Was it really the case that Lars had ignored the instructions and kept his original password?  After all that had happened, I thought that maybe someone had done the same that I had done, and thus now had access to my conference password.  So I decided to change it online.  However, it turned out that changing the password did not work – you would always retain the old one, which would still be happily displayed for you.  The good news was that this way, nobody would have been able to reuse existing passwords – and anyway, had I really wanted my password changed, another mail to the organizers might have done the trick.  At this point, I decided not to further stress the relationship between the organizers and their software developers and leave this be.

Lesson 4: Always allow your users to reset their access data if they fear it may have been compromised.

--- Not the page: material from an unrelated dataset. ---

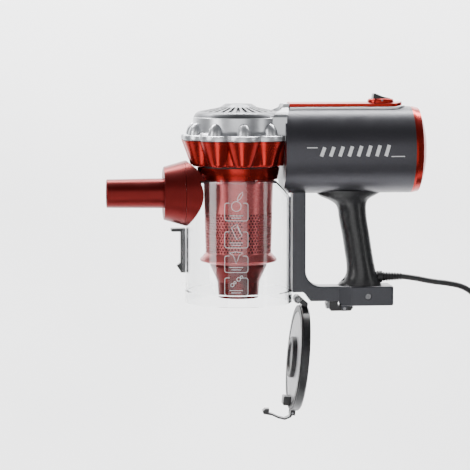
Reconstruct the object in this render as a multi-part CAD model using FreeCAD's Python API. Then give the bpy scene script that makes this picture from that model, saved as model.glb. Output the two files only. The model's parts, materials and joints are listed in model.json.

All was well that ended well: The conference was truly magnificent, and as far as I know, nobody's data got compromised in any way.  Of course, anybody could have gone through the steps described above, skimming data without ever reporting.  But luckily, the first registrant (me) pointed out the issues before some fraudster could have spotted it, and of course, any of my colleagues would have done just the same.  When your customers are nice people, consider yourself lucky.

Post Scriptum: The Horrible Homebrew, or Why it may be better to build on well-tested platforms

This brings me to the meta lesson to be learned here – and this tells something about process rather than product.  If you set up a system from scratch, be it a conference management system, a shop, a student registration system, whatever, be aware of the many risks this entails, and be sure to have independent and thorough security testing.  Using an existing, established, well-tested system instead may lower risk and overall cost, even if it may cost more upfront.  When the damage is done, you wish you had decided differently – but then, it may be too late.

Final Lesson:  When deciding between building and using a system, consider all risks and associated costs. If you build a new system, thoroughly test it for security.  If you use an existing system, be sure it is well tested.